De Bruijn heeft een andere ervaring en vindt dat het eigenlijk niet uitmaakt of het gesprek direct na de audit plaatsvindt of op een later moment. Beide leveren kwalitatief goede gesprekken op, zolang de agenda maar duidelijk is. Wel ervaart De Bruijn dat gesprekken die op een later moment plaatsvinden, een stevigere inbedding hebben. “Dat komt doordat de opleiding in die situatie de tijd heeft gehad om de bevindingen van het panel te overdenken en ermee aan de slag te gaan. Regelmatig ontvangen de panelleden dan ook een gespreksnotitie voorafgaand aan het ontwikkelgesprek.
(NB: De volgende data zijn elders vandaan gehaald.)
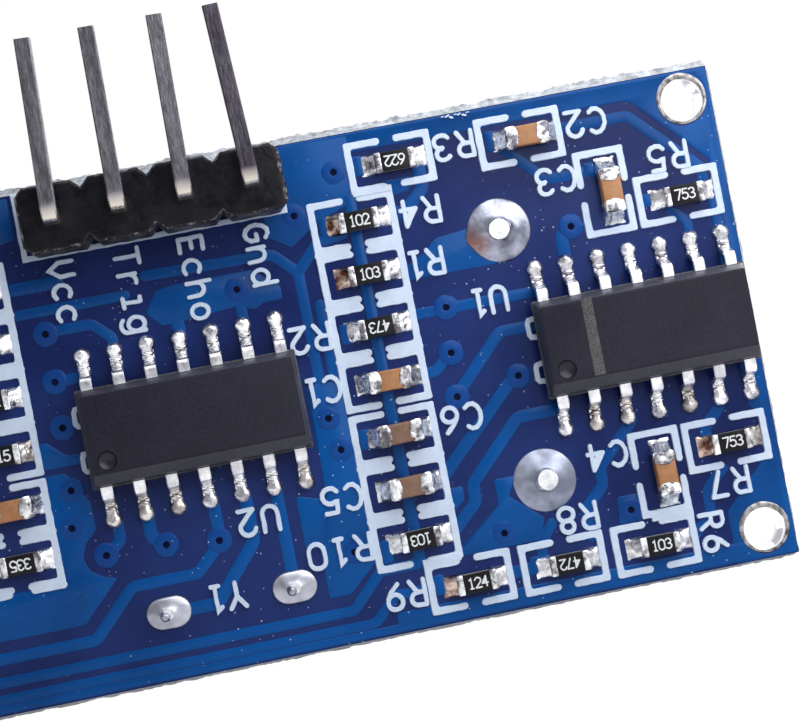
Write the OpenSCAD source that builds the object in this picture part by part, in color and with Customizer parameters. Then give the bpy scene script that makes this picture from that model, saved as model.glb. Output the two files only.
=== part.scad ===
// Ultrasonic distance sensor: a two-transducer ranging board.
// Frame: +Z up towards the header pins, the transducers face -Y, the chips face +Y.
// The origin is the centre of the four mounting holes, on the board's front face.

/* [Board] */
// Width of the board's two faces
board_w = 45; // [44.6:0.1:48]
// Height of the board's two faces
board_h = 19.8; // [19.6:0.1:22]
// Thickness of the laminate
board_t = 1.6; // [1.2:0.1:2]
// How far the broken web of the scored edges stands out past the faces
web_proud = 0.2; // [0.05:0.05:0.3]
// Spacing of the mounting holes across the board
hole_pitch_x = 42.6; // [42:0.1:43]
// Spacing of the mounting holes up the board
hole_pitch_z = 17.4; // [17:0.1:17.8]
// Finished diameter of a mounting hole
hole_d = 1.7; // [1.6:0.05:1.8]
// Diameter of the plated land round a mounting hole
land_d = 2.04; // [1.95:0.01:2.2]

/* [Transducers] */
// Distance between the transmitter's and the receiver's axes
transducer_pitch = 26; // [25:0.1:27]
// Outer diameter of a can
can_d = 16; // [15.6:0.1:16.4]
// Length of a can ahead of the board
can_len = 12; // [11:0.1:13]
// Wall thickness of a can
can_wall = 0.5; // [0.3:0.05:0.8]
// Diameter of the open front of a can
can_mouth_d = 13; // [12:0.1:13.6]
// Spacing of the two terminals of a transducer
terminal_pitch = 10; // [9.8:0.1:10.2]
// Diameter of a terminal
terminal_d = 0.8; // [0.6:0.05:1]

/* [Header] */
// Spacing of the header pins
pin_pitch = 2.54; // [2.5:0.01:2.58]
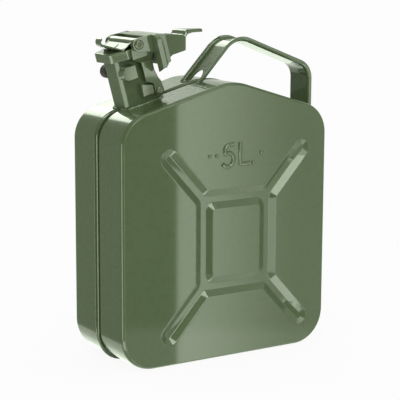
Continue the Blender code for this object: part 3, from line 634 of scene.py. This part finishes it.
def neckLine(grow, count):
    # each corner is a narrow flat between a soft bend and a tighter one
    corners = []
    radii = []
    for signX, signY in ((-1, -1), (1, -1), (1, 1), (-1, 1)):
        farX, farY = neck["half"] + grow, neck["side"] + grow
        side = (signX * farX - neck["shift"], signY * (farY - neck["flatY"]))
        front = (signX * (farX - neck["flatX"]) - neck["shift"], signY * farY)
        ends = [(side, neck["softBend"] + grow), (front, neck["tightBend"] + grow)]
        for corner, radius in ends if signX * signY > 0 else ends[::-1]:
            corners.append(corner)
            radii.append(radius)
    return roundedOutline(corners, radii, count)


def fillerNeck():
    mesh = bmesh.new()
    levels = (-neck["root"], 0, neck["top"] / 2, neck["top"])
    joinRings(mesh, ringsAt(mesh, neckLine(0.0, steps["neck"]), levels))
    facesOut(mesh)
    outer = next(iter(mesh.faces))
    if outer.normal.dot(outer.calc_center_median()) < 0:
        bmesh.ops.reverse_faces(mesh, faces=mesh.faces)
    piece = thicken(fromBmesh("neckTube", mesh), neck["sheet"], -1)
    piece.data.transform(neckMatrix)
    softEdges(piece, neck["lip"], angle=50)
    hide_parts("filler_neck")
    onCan(piece)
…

De voorwaarden voor een goed gesprek zijn in een dergelijke situatie wat gunstiger.”

Een ontwikkelgesprek dat De Bruijn goed is bijgebleven, is er één die plaatsvond tijdens een heidag van de opleiding. “De thema’s kwamen voort uit de eerder uitgevoerde audit en waren belangrijk voor de ontwikkeling van de opleiding. Elk thema was geadopteerd door drie of vier docenten, die hier met het panel over door wilden spreken tijdens de heidag. Op deze manier is het ontwikkelgesprek echt ingebed in de verbetercyclus van de opleiding.” Ook worden ontwikkelgesprekken op clusterniveau of tijdens een bijeenkomst van het landelijk overleg georganiseerd.

Van noodzaak tot nut
Zien opleidingen het ontwikkelgesprek als een verplichting? Of zien zij het echt als toegevoegde waarde? “Misschien wel allebei”, antwoordt De Bruijn. “Als het vanuit het NVAO-kader geen verplichting was geweest, dan zouden deze gesprekken waarschijnlijk niet plaatsvinden”, zo schat hij in. “De verplichting brengt een proces op gang, waar veel opleidingen de toegevoegde waarde van zien. We zouden zo’n gesprek eigenlijk jaarlijks moeten organiseren”, is dan ook een veel gehoorde reactie.